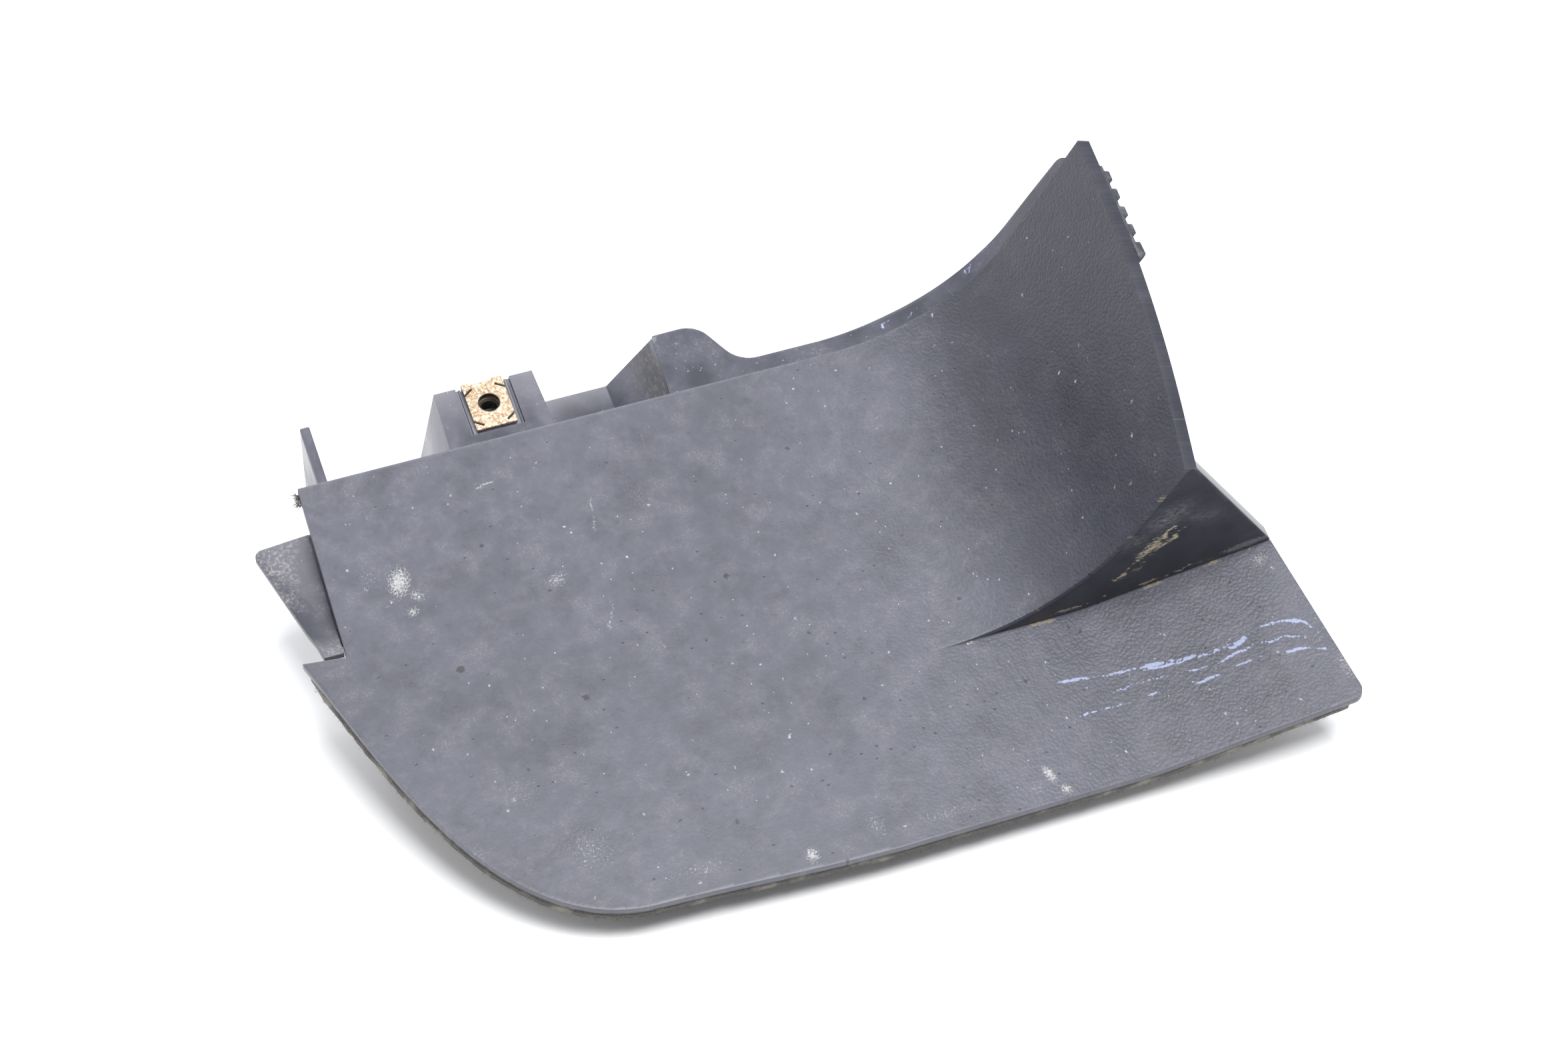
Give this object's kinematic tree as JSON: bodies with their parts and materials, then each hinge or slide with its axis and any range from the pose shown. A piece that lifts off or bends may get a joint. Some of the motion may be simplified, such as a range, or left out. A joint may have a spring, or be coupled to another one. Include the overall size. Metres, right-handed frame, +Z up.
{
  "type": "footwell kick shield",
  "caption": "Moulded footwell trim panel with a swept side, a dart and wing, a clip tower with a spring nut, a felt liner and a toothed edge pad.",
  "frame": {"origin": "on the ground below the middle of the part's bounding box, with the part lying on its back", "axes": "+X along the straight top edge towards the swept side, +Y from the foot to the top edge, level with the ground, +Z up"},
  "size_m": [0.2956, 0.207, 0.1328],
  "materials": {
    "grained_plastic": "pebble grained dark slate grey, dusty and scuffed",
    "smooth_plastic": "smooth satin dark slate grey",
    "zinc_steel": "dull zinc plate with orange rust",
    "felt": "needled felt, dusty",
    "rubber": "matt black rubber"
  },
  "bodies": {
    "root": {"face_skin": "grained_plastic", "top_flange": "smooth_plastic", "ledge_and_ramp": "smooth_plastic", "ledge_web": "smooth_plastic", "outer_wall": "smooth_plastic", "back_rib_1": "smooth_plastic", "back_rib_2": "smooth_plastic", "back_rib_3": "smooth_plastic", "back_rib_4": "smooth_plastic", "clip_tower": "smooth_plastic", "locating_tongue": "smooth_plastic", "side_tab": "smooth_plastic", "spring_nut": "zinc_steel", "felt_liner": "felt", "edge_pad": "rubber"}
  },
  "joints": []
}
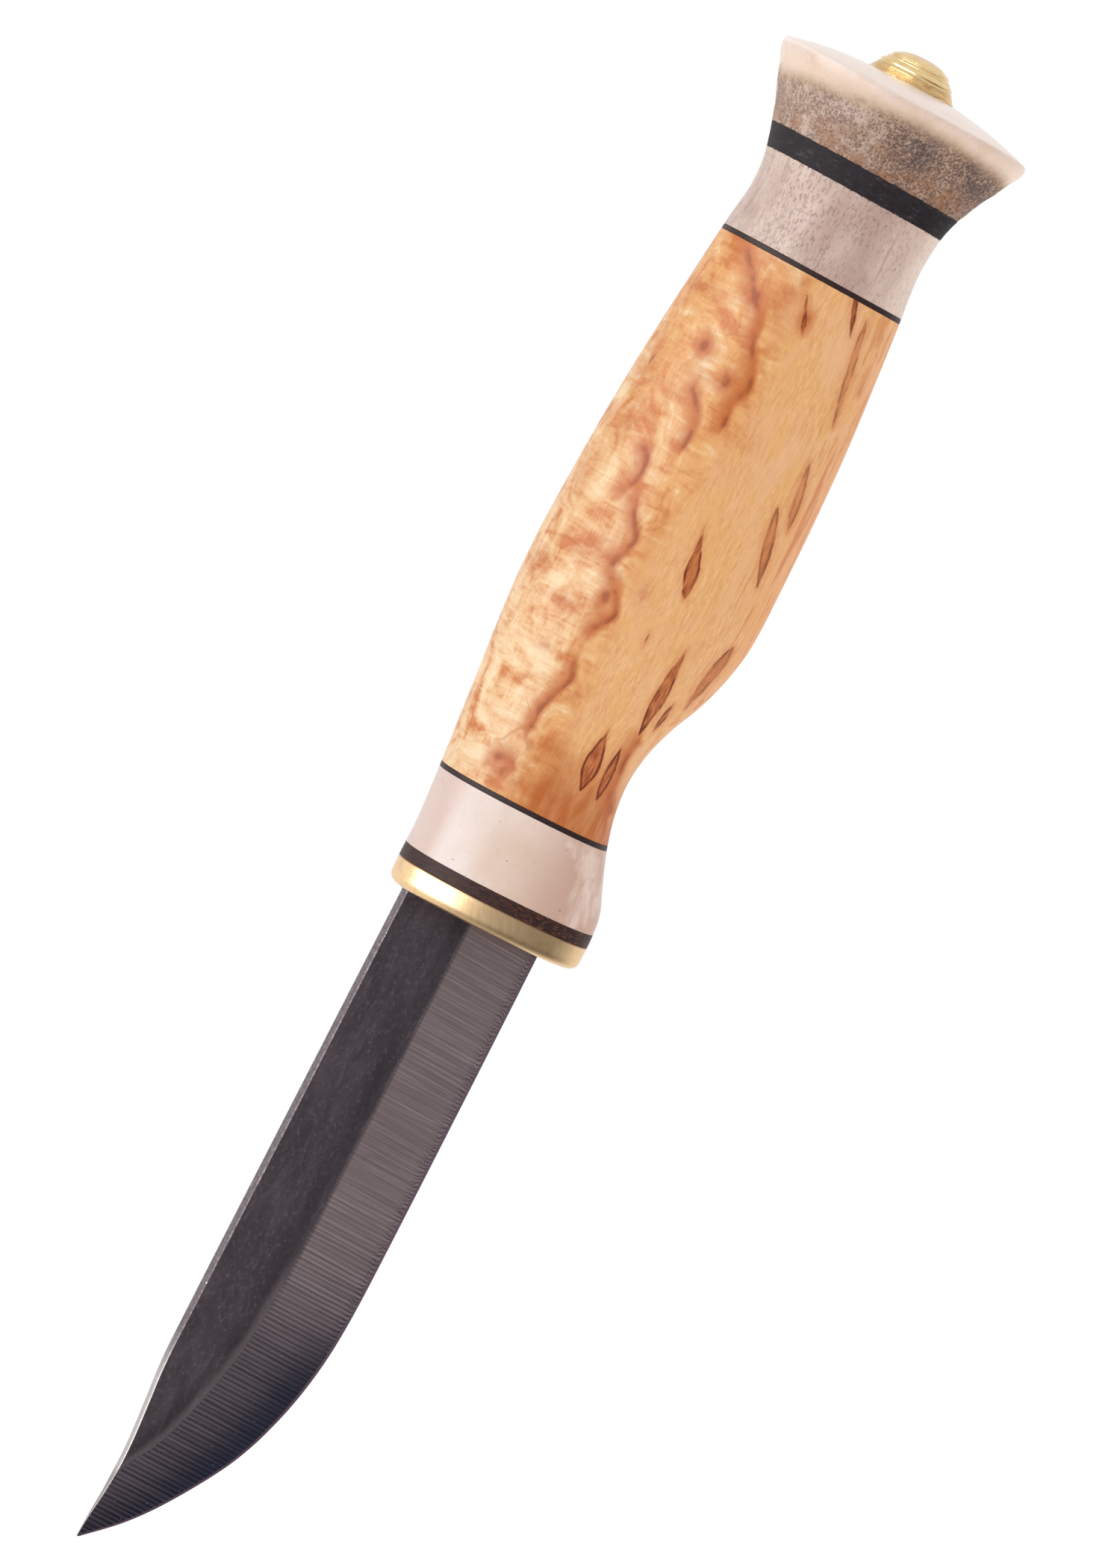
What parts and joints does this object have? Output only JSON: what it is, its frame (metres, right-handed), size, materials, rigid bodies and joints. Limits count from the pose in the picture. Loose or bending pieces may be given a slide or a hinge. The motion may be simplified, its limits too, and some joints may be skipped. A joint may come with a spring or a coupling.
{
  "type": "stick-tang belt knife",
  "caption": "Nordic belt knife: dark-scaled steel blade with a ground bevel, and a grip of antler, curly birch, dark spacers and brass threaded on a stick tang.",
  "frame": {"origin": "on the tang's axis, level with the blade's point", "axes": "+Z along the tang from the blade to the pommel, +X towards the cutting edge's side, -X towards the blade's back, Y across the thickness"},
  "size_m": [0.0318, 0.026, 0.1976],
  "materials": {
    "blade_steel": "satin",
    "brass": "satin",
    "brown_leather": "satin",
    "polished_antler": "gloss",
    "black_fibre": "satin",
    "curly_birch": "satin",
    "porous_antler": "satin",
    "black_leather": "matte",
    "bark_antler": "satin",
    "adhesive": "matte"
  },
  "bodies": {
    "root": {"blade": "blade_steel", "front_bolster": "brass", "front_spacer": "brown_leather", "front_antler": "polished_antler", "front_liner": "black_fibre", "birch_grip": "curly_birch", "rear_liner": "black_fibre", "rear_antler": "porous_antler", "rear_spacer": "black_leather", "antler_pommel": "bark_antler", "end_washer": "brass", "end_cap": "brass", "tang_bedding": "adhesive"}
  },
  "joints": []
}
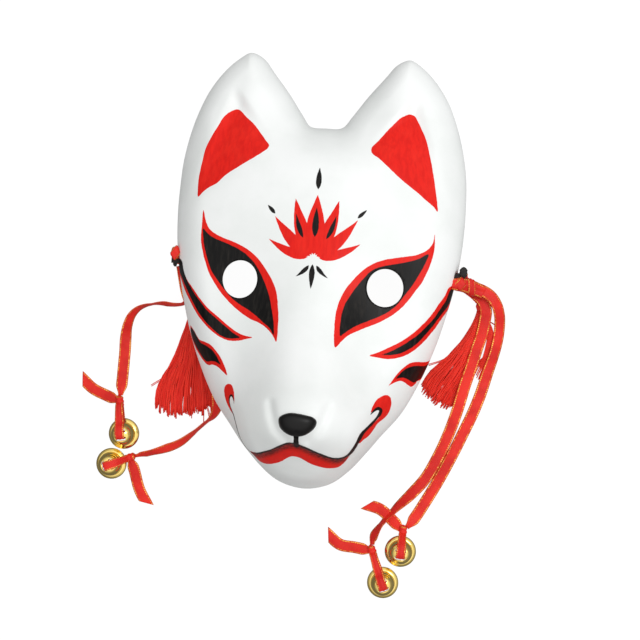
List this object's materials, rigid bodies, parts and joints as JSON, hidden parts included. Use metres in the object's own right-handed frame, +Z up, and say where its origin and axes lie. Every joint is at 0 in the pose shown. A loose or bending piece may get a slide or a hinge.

--- TASK INSTRUCTIONS ---
Repeat each of the entries above precisely as given.

--- ANSWER TO THE TASK ---
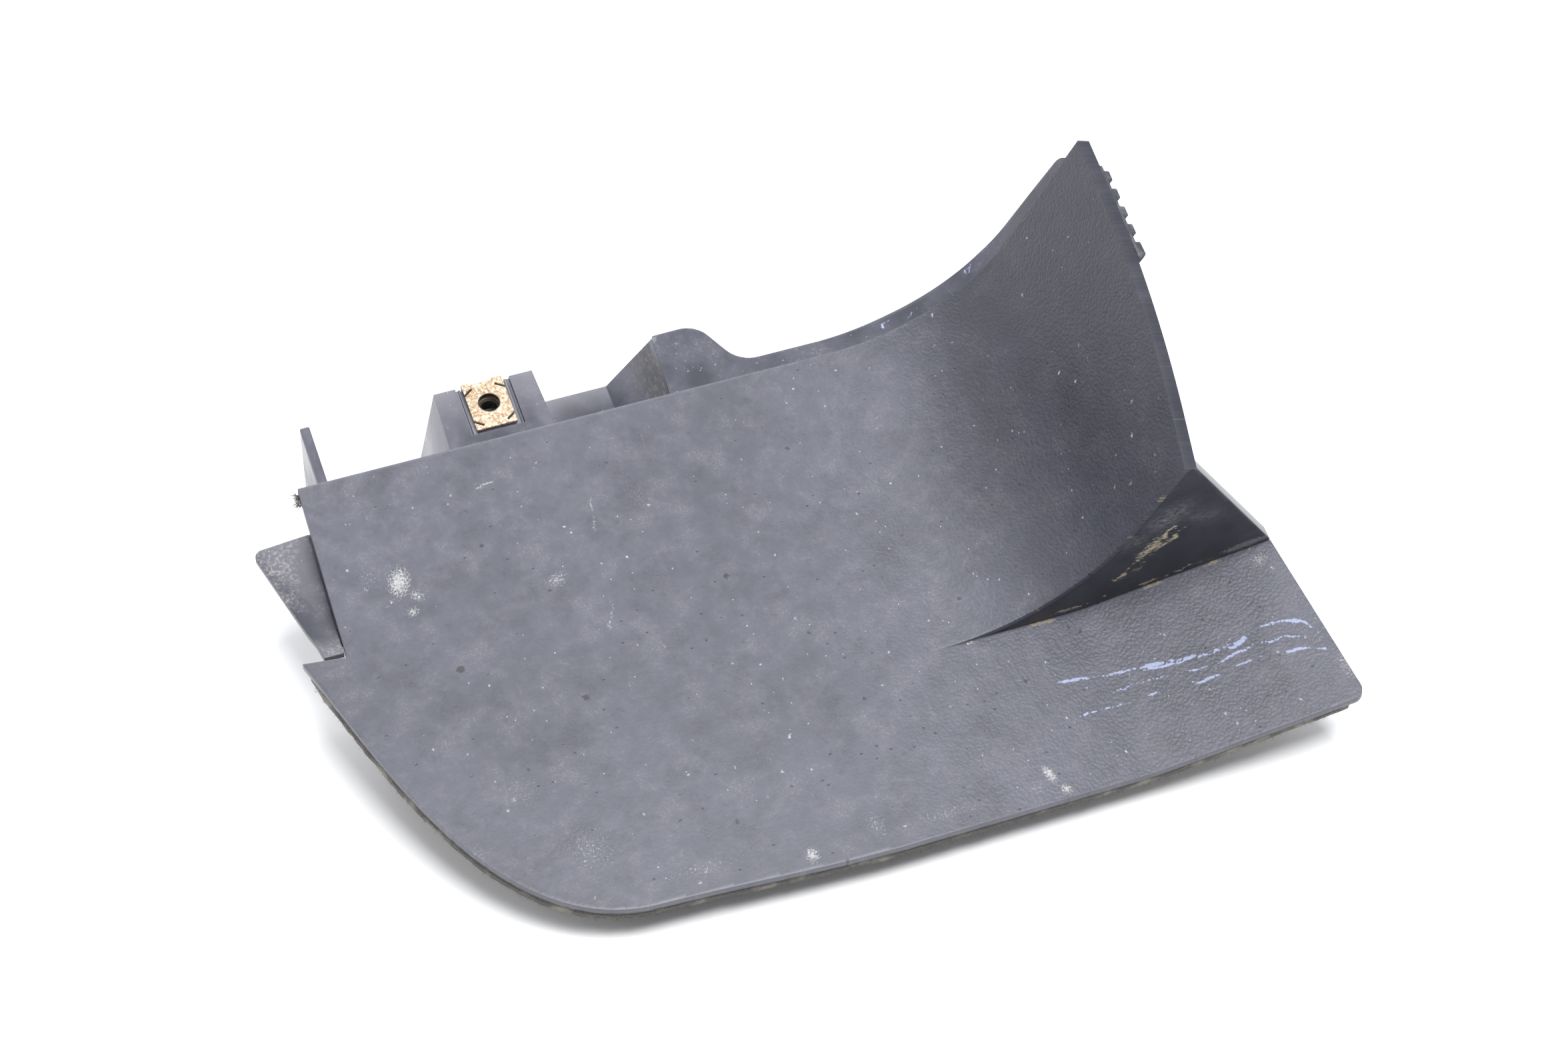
Give this object's kinematic tree as JSON: bodies with their parts and materials, then each hinge or slide with its axis and any range from the pose shown. A piece that lifts off or bends may get a joint. Some of the motion may be simplified, such as a range, or left out. A joint may have a spring, or be coupled to another one. Include the overall size. Metres, right-handed frame, +Z up.
{
  "type": "footwell kick shield",
  "caption": "Moulded footwell trim panel with a swept side, a dart and wing, a clip tower with a spring nut, a felt liner and a toothed edge pad.",
  "frame": {"origin": "on the ground below the middle of the part's bounding box, with the part lying on its back", "axes": "+X along the straight top edge towards the swept side, +Y from the foot to the top edge, level with the ground, +Z up"},
  "size_m": [0.2956, 0.207, 0.1328],
  "materials": {
    "grained_plastic": "pebble grained dark slate grey, dusty and scuffed",
    "smooth_plastic": "smooth satin dark slate grey",
    "zinc_steel": "dull zinc plate with orange rust",
    "felt": "needled felt, dusty",
    "rubber": "matt black rubber"
  },
  "bodies": {
    "root": {"face_skin": "grained_plastic", "top_flange": "smooth_plastic", "ledge_and_ramp": "smooth_plastic", "ledge_web": "smooth_plastic", "outer_wall": "smooth_plastic", "back_rib_1": "smooth_plastic", "back_rib_2": "smooth_plastic", "back_rib_3": "smooth_plastic", "back_rib_4": "smooth_plastic", "clip_tower": "smooth_plastic", "locating_tongue": "smooth_plastic", "side_tab": "smooth_plastic", "spring_nut": "zinc_steel", "felt_liner": "felt", "edge_pad": "rubber"}
  },
  "joints": []
}
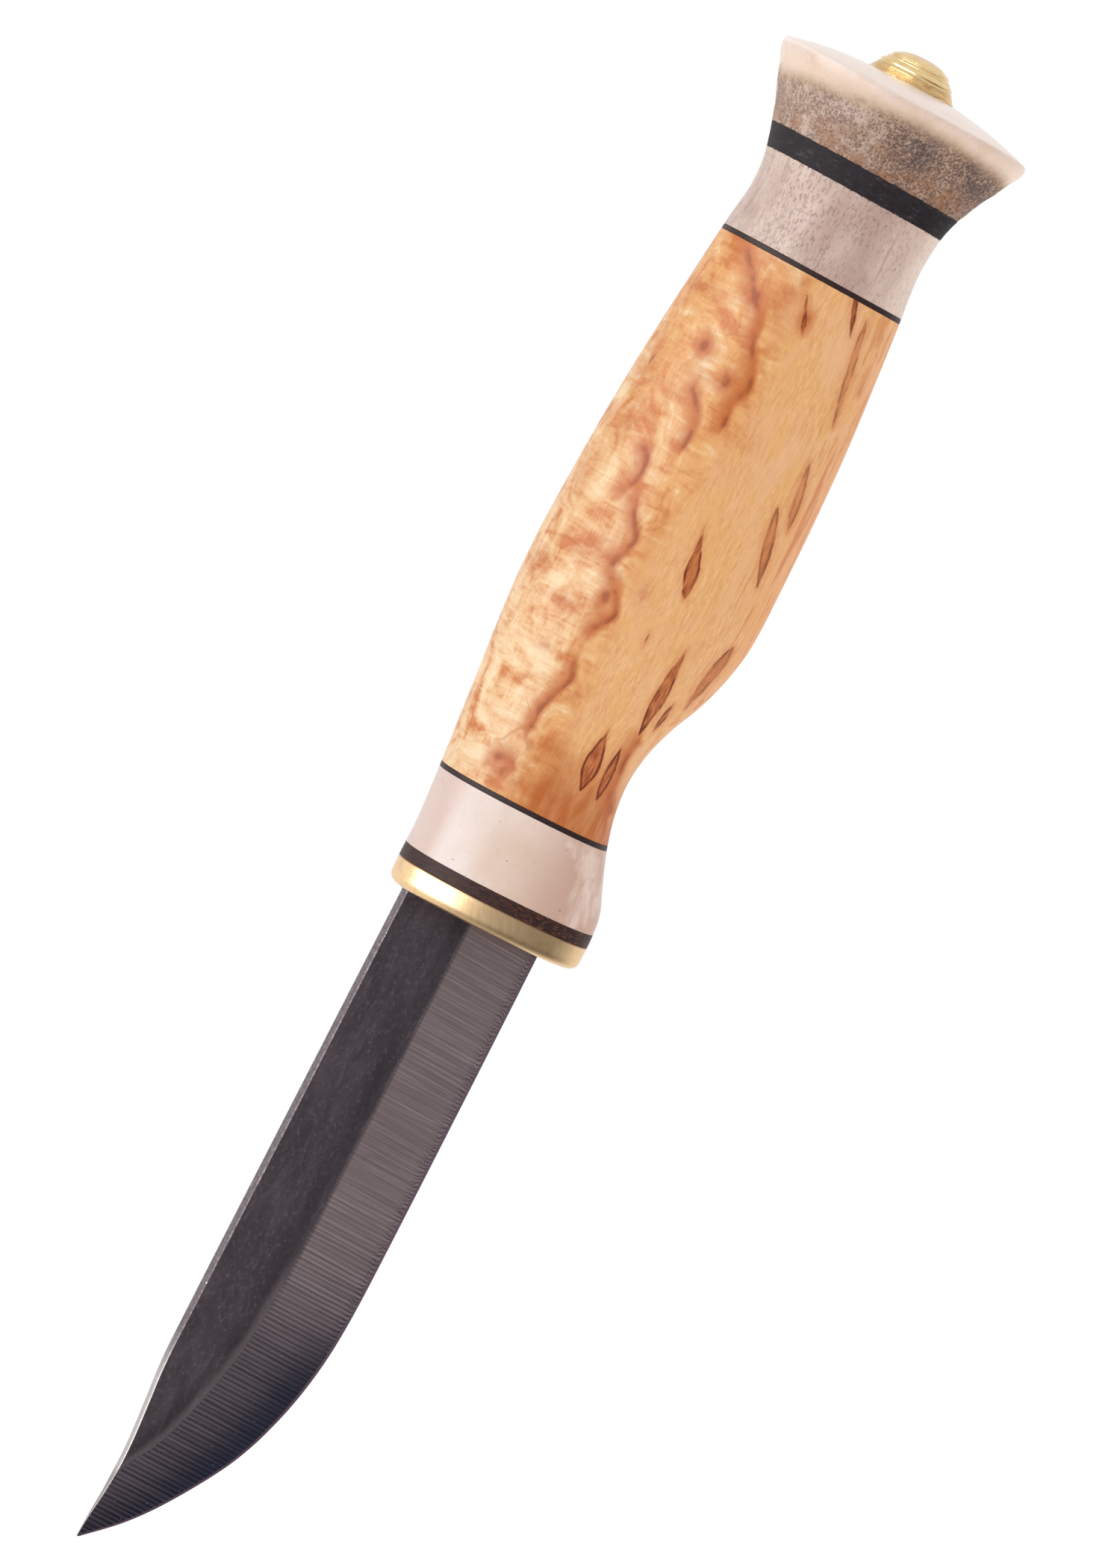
What parts and joints does this object have? Output only JSON: what it is, its frame (metres, right-handed), size, materials, rigid bodies and joints. Limits count from the pose in the picture. Loose or bending pieces may be given a slide or a hinge. The motion may be simplified, its limits too, and some joints may be skipped. A joint may come with a spring or a coupling.
{
  "type": "stick-tang belt knife",
  "caption": "Nordic belt knife: dark-scaled steel blade with a ground bevel, and a grip of antler, curly birch, dark spacers and brass threaded on a stick tang.",
  "frame": {"origin": "on the tang's axis, level with the blade's point", "axes": "+Z along the tang from the blade to the pommel, +X towards the cutting edge's side, -X towards the blade's back, Y across the thickness"},
  "size_m": [0.0318, 0.026, 0.1976],
  "materials": {
    "blade_steel": "satin",
    "brass": "satin",
    "brown_leather": "satin",
    "polished_antler": "gloss",
    "black_fibre": "satin",
    "curly_birch": "satin",
    "porous_antler": "satin",
    "black_leather": "matte",
    "bark_antler": "satin",
    "adhesive": "matte"
  },
  "bodies": {
    "root": {"blade": "blade_steel", "front_bolster": "brass", "front_spacer": "brown_leather", "front_antler": "polished_antler", "front_liner": "black_fibre", "birch_grip": "curly_birch", "rear_liner": "black_fibre", "rear_antler": "porous_antler", "rear_spacer": "black_leather", "antler_pommel": "bark_antler", "end_washer": "brass", "end_cap": "brass", "tang_bedding": "adhesive"}
  },
  "joints": []
}
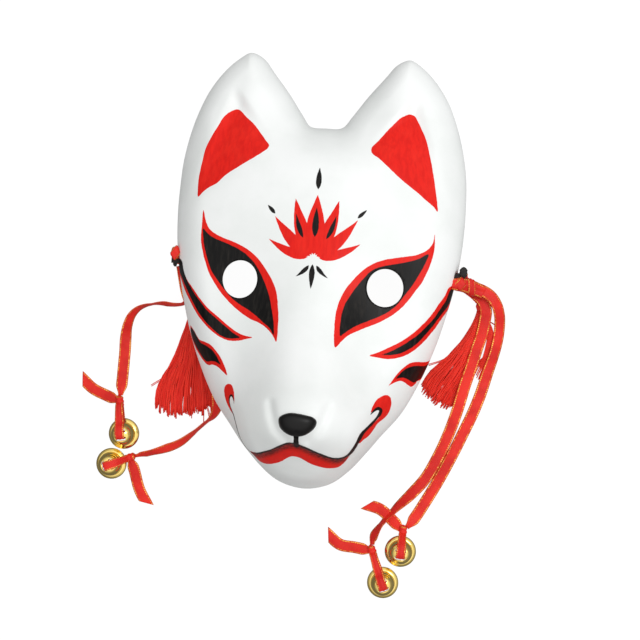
List this object's materials, rigid bodies, parts and joints as JSON, hidden parts included. Use metres in the object's own right-handed frame, +Z up, and say where its origin and axes lie. Every joint is at 0 in the pose shown. A loose or bending piece may get a slide or a hinge.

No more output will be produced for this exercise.